## Given exercise
Would you return all of this data exactly, leaving nothing out?

## Available data
## start

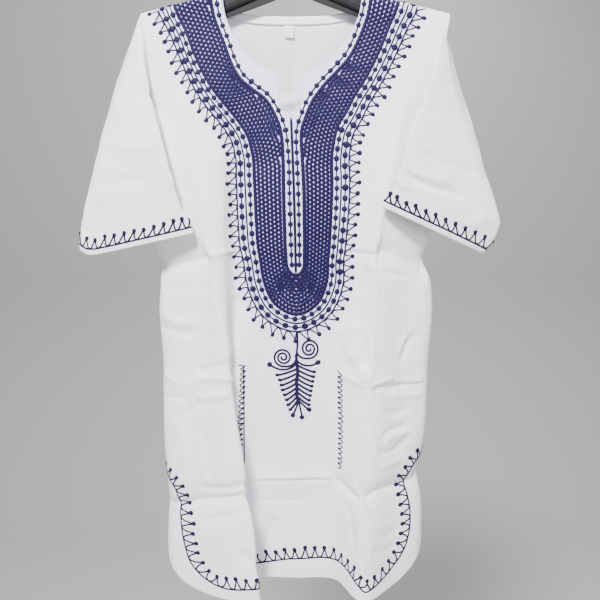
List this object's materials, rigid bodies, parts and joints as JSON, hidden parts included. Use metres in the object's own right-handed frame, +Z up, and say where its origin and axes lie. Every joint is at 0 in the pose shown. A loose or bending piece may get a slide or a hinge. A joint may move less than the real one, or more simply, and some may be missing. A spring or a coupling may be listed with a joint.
{
  "type": "dashiki shirt on a hanger",
  "caption": "Short-sleeved kaftan shirt with a notched round neck, embroidered front panel, side vents and rounded hem corners, hung on a plain moulded hanger.",
  "frame": {"origin": "inside top of the hanger's hook, where it hangs on a rail or a peg", "axes": "+Z up, +X to the right of someone who faces the shirt's front, -Y out of the shirt's front"},
  "size_m": [0.6342, 0.1364, 1.0375],
  "materials": {
    "white_cotton": "matt plain-woven white cotton with blue-violet corded embroidery",
    "blue_thread": "slightly shiny twisted embroidery thread",
    "woven_label": "plain woven ribbon, bare",
    "black_plastic": "satin injection-moulded black plastic"
  },
  "bodies": {
    "root": {"front": "white_cotton", "back": "white_cotton", "sleeve_left": "white_cotton", "sleeve_right": "white_cotton", "back_neck_facing": "white_cotton", "neck_label": "woven_label", "hanger": "black_plastic"}
  },
  "joints": []
}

## end

## Result of this task
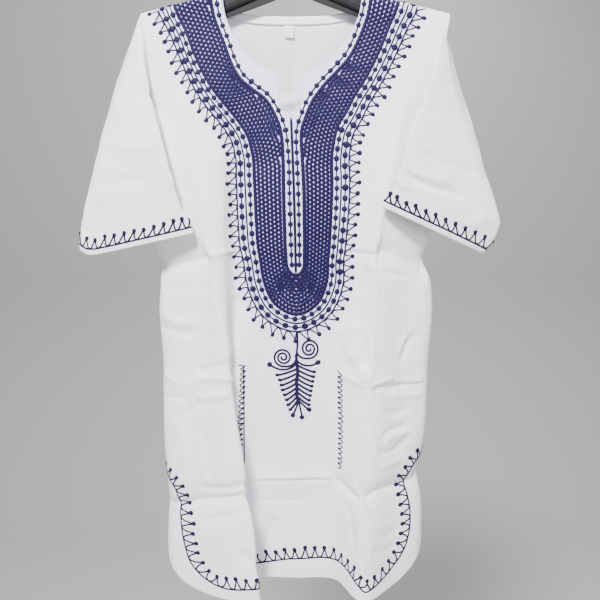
List this object's materials, rigid bodies, parts and joints as JSON, hidden parts included. Use metres in the object's own right-handed frame, +Z up, and say where its origin and axes lie. Every joint is at 0 in the pose shown. A loose or bending piece may get a slide or a hinge. A joint may move less than the real one, or more simply, and some may be missing. A spring or a coupling may be listed with a joint.
{
  "type": "dashiki shirt on a hanger",
  "caption": "Short-sleeved kaftan shirt with a notched round neck, embroidered front panel, side vents and rounded hem corners, hung on a plain moulded hanger.",
  "frame": {"origin": "inside top of the hanger's hook, where it hangs on a rail or a peg", "axes": "+Z up, +X to the right of someone who faces the shirt's front, -Y out of the shirt's front"},
  "size_m": [0.6342, 0.1364, 1.0375],
  "materials": {
    "white_cotton": "matt plain-woven white cotton with blue-violet corded embroidery",
    "blue_thread": "slightly shiny twisted embroidery thread",
    "woven_label": "plain woven ribbon, bare",
    "black_plastic": "satin injection-moulded black plastic"
  },
  "bodies": {
    "root": {"front": "white_cotton", "back": "white_cotton", "sleeve_left": "white_cotton", "sleeve_right": "white_cotton", "back_neck_facing": "white_cotton", "neck_label": "woven_label", "hanger": "black_plastic"}
  },
  "joints": []
}